Muchos cristianos, como náufragos sedientos y exhaustos, nos sentimos varados en las playas de nuestra civilización. Antes, en los años ochenta, después del Vaticano II, nos creímos renovados y alegres.
La Iglesia se iba poniendo al día, se acercaba al mundo, no para fustigarlo y condenarlo sino para, aceptando los valores de la modernidad, compartiéndolos, sumarse a la lucha “POR UN MUNDO MEJOR”, tras la debacle de la cruel guerra mundial.
¿Qué pasó? ¿Por qué ese desencanto generalizado de hoy? Volvimos a las andadas. Muchos altos eclesiásticos vieron en peligro su poder. Palparon que los cristianos llegábamos a nuestra mayoría de edad como creyentes. Qué exigíamos una FE adulta. No como la infantiloide del catecismo: la de “doctores tiene la iglesia” que ya me dirán qué pensar y qué hacer. No como la FE de ese catecismo trufada de mágicos poderes sacerdotales que con una palabra absuelven los pecados, y con otra frase ritual transforman la naturaleza del pan y el vino y bendicen con una cruz trazada al aire.

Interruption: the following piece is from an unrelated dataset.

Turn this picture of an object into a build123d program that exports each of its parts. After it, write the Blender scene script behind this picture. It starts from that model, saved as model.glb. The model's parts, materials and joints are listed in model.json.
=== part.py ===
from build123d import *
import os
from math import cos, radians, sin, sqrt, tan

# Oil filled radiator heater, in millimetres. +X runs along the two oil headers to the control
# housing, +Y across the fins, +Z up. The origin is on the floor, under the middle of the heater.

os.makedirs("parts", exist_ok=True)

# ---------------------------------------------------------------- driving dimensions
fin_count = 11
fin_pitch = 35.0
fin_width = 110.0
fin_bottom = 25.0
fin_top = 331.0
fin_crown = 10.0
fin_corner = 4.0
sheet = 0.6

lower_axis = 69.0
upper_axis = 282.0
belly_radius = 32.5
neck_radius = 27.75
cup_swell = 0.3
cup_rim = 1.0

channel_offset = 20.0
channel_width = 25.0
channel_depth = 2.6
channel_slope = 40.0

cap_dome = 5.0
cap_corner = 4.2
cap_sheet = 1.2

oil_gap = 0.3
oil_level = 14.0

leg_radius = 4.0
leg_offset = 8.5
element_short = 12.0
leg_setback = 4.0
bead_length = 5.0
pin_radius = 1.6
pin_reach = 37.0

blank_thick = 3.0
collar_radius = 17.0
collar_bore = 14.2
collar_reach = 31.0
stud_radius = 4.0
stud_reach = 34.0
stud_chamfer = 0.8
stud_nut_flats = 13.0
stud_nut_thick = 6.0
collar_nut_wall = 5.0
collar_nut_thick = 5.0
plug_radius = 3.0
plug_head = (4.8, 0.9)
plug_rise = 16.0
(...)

También los sacerdotes sin graduación –mínimamente partícipes del poder jerárquico- observan que no son meros dispensadores de los sacramentos, ni asistentes sociales, ni agentes culturales, que las parroquias -unidades territoriales del poder episcopal- languidecen y nacen las Comunidades Cristianas de Base, que ellos no fueron preparados para ser animadores de esas comunidades, que el celibato y la obediencia son contra natura y contra los derechos humanos, que la encíclica “Humanae vitae” es deshumanizadora, que la jerarquía se apartó del pensamiento conciliar… y empiezan a desfilar como secularizados.
La crisis de los sacerdotes –día a día acrecentada- se extiende a los fieles que también desertan o sólo demandan de la iglesia los actos protocolarios de bautismo, primera comunión, boda y entierro. Todas las instituciones religiosas languidecen y también los fieles abandonan. ¡Hasta olvidan el pago del impuesto eclesiástico!

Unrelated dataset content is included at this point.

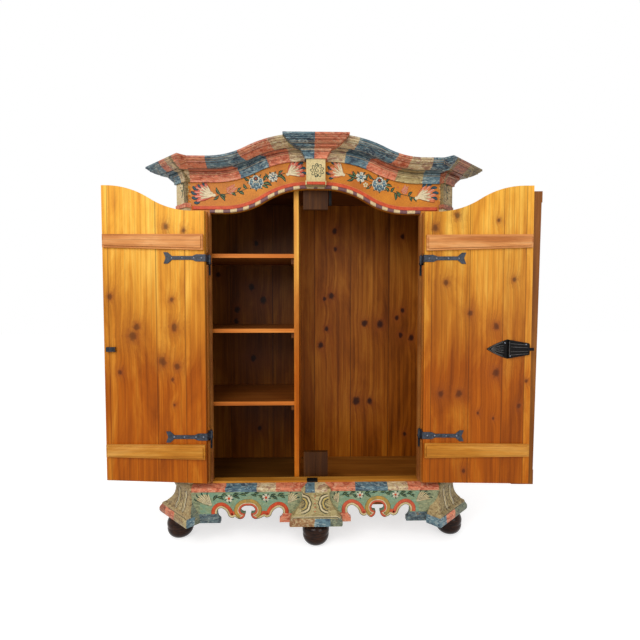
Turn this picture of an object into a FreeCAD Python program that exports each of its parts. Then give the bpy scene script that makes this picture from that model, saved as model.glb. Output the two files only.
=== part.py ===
import FreeCAD, Part
import math
import os
import Sketcher

# A two-door painted cupboard with canted corners, an arched frieze and cornice,
# a fretted plinth on turned feet, three shelves on the left and a hanging bay on the right.
# Millimetres. X runs to the right, Y to the back, Z up.
# Y = 0 is the front plane of the case, and Z = 0 is the floor.

os.makedirs("parts", exist_ok=True)
doc = FreeCAD.newDocument("PaintedCupboard")

# Driving dimensions, one named value each.
DRIVING = {
    # case
    "opening_half": 520,
    "stile_width": 94,
    "board": 30,
    "side_board": 22,
    "back_board": 16,
    "back_y": 520,
    "case_low": 236,
    "floor_board": 20,
    "ledge_top": 322,
    "ledge_deep": 46,
    "top_up": 149,
    "top_board": 20,
    "case_up": 227,
    "plank_gap": 0.3,
    "plank_up": 186,
    # canted corners
    "cant_run": 65,
    "cant_step": 17.4,
    "pilaster_inset": 5,
    "pilaster_thick": 19,
    "pilaster_foot": 34,
    "pilaster_head": 26,
    "pilaster_trim": 4,
    "frieze_block_up": 24,
    "frieze_foot": 18,
    "frieze_foot_out": 4,
    # arched head of the opening
    "arch_low": 1666,
    "arch_rise": 121,
    "arch_flat": 65,
    "arch_end": 40,
    "bead_high": 16,
    "bead_deep": 9,
    "bead_round": 4,
    # cornice
    "frieze_high": 147,
    "cornice_high": 88,
    "crown_less": 17,
    "cornice_flat": 15,
    "cornice_end": 70,
    "cornice_out": 136,
    "corner_out": 108,
    "key_half": 46,
    "key_out": 50,
    "key_corner_out": 108,
    "key_above": 6,
    "key_foot": 20,
    "key_foot_out": 4,
    "cornice_back": 5,
    # inside
    "divider_x": -98,
    "divider_thick": 24,
    "shelf_front": 54,
    "shelf_thick": 20,
    "shelf_top_1": 1472,
    "shelf_top_2": 1091,
    "shelf_top_3": 715,
    "cleat_wide": 15,
    "cleat_high": 30,
    "cleat_set_back": 8,
    "cleat_back_gap": 17,
    "stop_half": 62,
    "stop_thick": 25,
    "stop_drop": 95,
    "stop_rise": 130,
    "stop_groove": 6,
    "catch_wide": 14,
    "catch_high": 46,
    "catch_thick": 5,
    "catch_drop": 75,
    "catch_gap": 4,
    "ledge_plate_half": 27,
    "ledge_plate_x": -18,
    "ledge_plate_thick": 2,
    "ledge_plate_deep": 30,
    "ledge_plate_drop": 8,
    # plinth
    "plinth_low": 126,
    "plinth_out": 40,
    "skirt_thick": 26,
    "skirt_top": 282,
    "plinth_top": 312,
    "plinth_nose": 7,
    "fret_left_off": 32,
    "fret_left_arch": 37.5,
    "fret_left_high": 86,
    "fret_left_near_leaf": 81,
    "fret_left_near_end": 174,
    "fret_left_far_leaf": 66,
    "fret_left_far_end": 153,
    "fret_right_off": 4,
    "fret_right_arch": 32,
    "fret_right_high": 96,
    "fret_right_near_leaf": 55,
    "fret_right_near_end": 153,
    "fret_right_far_leaf": 66,
    "fret_right_far_end": 162,
    "side_fret_back": 190,
    "bearer_low": 200,
    "block_top_half": 66,
    "block_low_half": 110,
    "block_top_out": 18,
    "block_low_out": 40,
    "block_base_top": 182,
    "block_base_half": 131,
    "block_base_out": 50,
    "corner_top_half": 70,
    "corner_low_half": 124,
    "corner_top_out": 12,
    "corner_low_out": 36,
    "corner_base_half": 146,
    "corner_base_out": 57,
    "corner_left_tip": 22,
    "corner_left_nose": 46,
    "corner_right_nose": 9,
    "foot_radius": 66,
    "foot_waist": 38,
    "foot_sole": 30,
    "foot_bun": 116,
    "corner_foot_out": 32,
    "corner_foot_y": 90,
    "rear_foot_in": 39,
    "rear_foot_front": 50,
    "foot_block_half": 62,
    "foot_block_inside": 60,
    # doors, drawn closed
    "leaf_gap": 8,
    "leaf_low": 336,
    "leaf_thick": 25,
    "face_thick": 20,
    "face_lip": 6,
    "face_drop": 10,
    "head_gap": 3,
    "left_leaf_lift": 5,
    "left_leaf_slope": 16,
    "left_face_slope": 14,
    "left_leaf_corner": 12,
    "left_leaf_free": -20,
    "left_face_free": -7.5,
    "right_free": -4.5,
    "left_open_angle": 182,
    "right_open_angle": 177,
    "panel_side": 62,
    "panel_meet": 96,
    "panel_low": 70,
    "panel_mid_low": 1010,
    "panel_mid_high": 1110,
    "panel_head": 88,
    "panel_recess": 9,
    "panel_margin": 26,
    "panel_thick": 3,
    "panel_field": 4,
    "batten_thick": 14,
    "batten_field": 7,
    "batten_margin": 9,
    "batten_end_gap": 6,
    "upper_batten_down": 190,
    "upper_batten_high": 75,
    "lower_batten_low": 463,
    "lower_batten_high": 72,
    "batten_taper": 13,
    "pilaster_left_edge": -62,
    "pilaster_narrowing": 17,
    "pilaster_right_edge": 58,
    "door_pilaster_thick": 16,
    "door_pilaster_round": 12,
    "door_pilaster_relief": 0.8,
    "door_pilaster_drop": 12,
    "door_pilaster_base": 74,
    "door_pilaster_cap": 54,
    "door_pilaster_trim": 3,
    # hinges
    "pivot_out": 1,
    "pivot_y": -24,
    "pin_radius": 4,
    "pin_play": 0.05,
    "knuckle_radius": 8,
    "knuckle_high": 34,
    "strap_thick": 4,
    "strap_edge_gap": 0.3,
    "strap_reach": 197,
    "strap_high": 18,
    "strap_root": 34,
    "strap_root_long": 41,
    "fork_high": 54,
    "fork_long": 20,
    "upper_hinge_down": 227,
    "lower_hinge_z": 572,
    "hinge_notch": 11,
    "notch_play": 5,
    "collar_high": 9,
    "pintle_plate_thick": 4,
    "pintle_plate_wide": 30,
    "pintle_plate_high": 62,
    "pintle_arm_wide": 10,
    "pin_above": 5,
    # lock
    "lock_z": 1000,
    "lock_tip": 211,
    "lock_leaf_end": 110,
    "lock_tail": 5,
    "lock_leaf_half": 47,
    "lock_tail_half": 28,
    "lock_plate_thick": 2.5,
    "lock_cover_thick": 12,
    "lock_cover_margin": 3,
    "bolt_half": 7,
    "bolt_thick": 8,
    "bolt_play": 0.5,
    "bolt_tip": -14,
    "bolt_tail": 50,
    "bolt_throw": 30,
    "bolt_draw": 10,
    "keeper_near": -34,
    "keeper_far": -78,
    "keeper_wall": 3,
    "keyhole_x": 84,
    "keyhole_half": 19,
    "keyhole_high": 62,
    "keyhole_thick": 2,
    "keyhole_slot": 3,
    "keyhole_slot_high": 12,
    # one overrun for every cut
    "overrun": 5,
}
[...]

El refugio obligado es la Comunidad Popular. Que nació en el Concilio. Emigró a América y, ya como adulta, volvió a la madre Europa. Y aquí se multiplica como los granos de trigo. En ellas, casi sólo en ellas, se mantienen encendidas las lámparas de la fe viva e ilusionante. El silencio mudo ocupa los grandes templos, sólo interrumpido por el bullicio de los desfiles procesionales y celebraciones sociales.
La jerarquía, ciega y sin inspiración del Espíritu, no ve que las Comunidades Populares son la brillante alternativa a las extemporáneas parroquias. Por ello, todas las diócesis mantienen la misma política de anular esas Comunidades Populares. Nos expulsaron de sus templos y condenaron nuestra teología. Por eso nos reunimos, para encuentros, congresos y semanas teológicas, en locales públicos como hoteles, sindicatos y centros estatales de enseñanza… Somos bien recibidos como buenos ciudadanos, pero tuvimos que sacudirnos las sandalias en las puertas parroquiales.
Nuestras Comunidades están curadas del poder y la riqueza. Una y otra arruinaron la iglesia de los obispos y el espíritu jesuánico de servicio a los marginados. La sal se volvió insípida… la luz se apagó. Las Comunidades Populares salvan del naufragio.